マーク金井のBest Combination 1

フックが持ち球の僕がもっとも嫌うのが左へのミスです。今回打ち比べた10種類のヘッドのなかでは、ボールのつかまりすぎを抑えたZ765のヘッドに60Sの組み合わせが、ぴったりマッチしました。

BF自体も先端がしっかりして、つかまりすぎないシャフトなので、ストレートから軽いドローという理想的な球筋になってくれましたね。

マーク金井のBest Combination 2

直進性の高いPINGのGと60Sの組み合わせも、僕にとっては相性が良いですね。
長い重心距離と深い重心深度で、飛距離と直進性に優れたPING Gのヘッド性能を、BFが素直に引き出しています。

安定性ならZ765と60S、一発の飛びならPING Gと60Sをチョイスしますね。左へのミスを怖がることなく、自分がイメージしたとおりの弾道、球筋で飛んでくれる。

気持ちよく振り切れるから、飛距離も自然と伸びるんです。

マーク金井さんの解説

持ち球が異なる僕と野村さんでベストの組み合わせが重なることなく、真逆の結果になりました。まさにこれがディアマナBFシリーズの特徴を表していると思います。

スライサーの野村さんが良いと感じた組み合わせを、フッカーの僕が打つと、ボールがつかまりすぎてしまい、野村さんが僕のベストチョイスを打つと、ボールがつかまらずに右へ飛んでしまう。
自分に合う組み合わせとそうではない組み合わせでは、飛距離でも15ヤードぐらい差が出てしまいました。

僕が選んだBFとつかまりを抑えたZ765、PING Gのヘッドとの組み合わせは、ドロー〜フックが持ち球で左へのミスを防ぎたい中・上級者、ヘッドスピードが早めのゴルファーにピッタリだと思いますよ。
また、余計な動きがないので、50R/SRといったやさしめのスペックなら、パワーに自信がないゴルファーにもおすすめできます。

RESULT マーク金井さんの総論

ボールをつかまえてくれたり、打ち出しを高くしてくれたりなど、個性を際立たせたシャフトも多いですが、この新しいディアマナBFシリーズは何か特別な仕事をするのではなく、ヘッドが持つ特性をストレートに引き出してくれるシャフトだなぁという印象を強く持ちました。
シャフトが仕事をするというより、タイミングがとりやすいので、スイング自体がスムーズになって自然とヘッドスピードが上がっていく印象です。
パワーや持ち球、スイングの癖など、ゴルファーによってタイプはいろいろありますが、自分に合うヘッドを見つけて、BFと組み合わせれば、理想とするショットが打てて、飛距離も効率よく伸ばしてくれる。

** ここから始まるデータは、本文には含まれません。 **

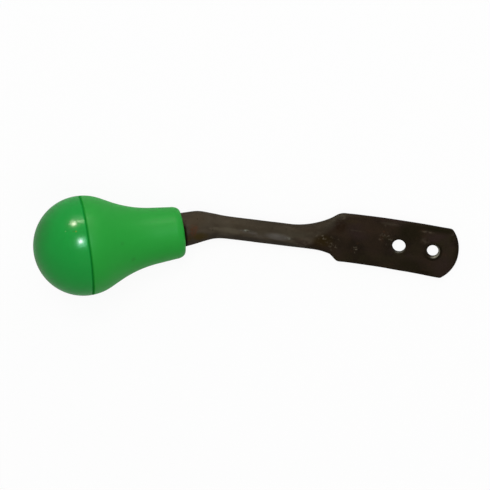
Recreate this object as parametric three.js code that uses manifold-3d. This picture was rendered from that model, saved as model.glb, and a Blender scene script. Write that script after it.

ディアマナシリーズというと、プロや上級者、アスリート向けというイメージが強いですが、一般男性の平均に近いヘッドスピードでスライサーの野村さんが、50g台のBFでスライスが改善され、飛距離アップにも成功しました。

新しいディアマナBFシリーズは、自分のイメージどおりに球筋や弾道をコントロールできる、アスリート向けのシャフトでありながら、打点やスイングが不安定なアベレージクラスまで、幅広い層のゴルファーが使えるシャフトに仕上がっています。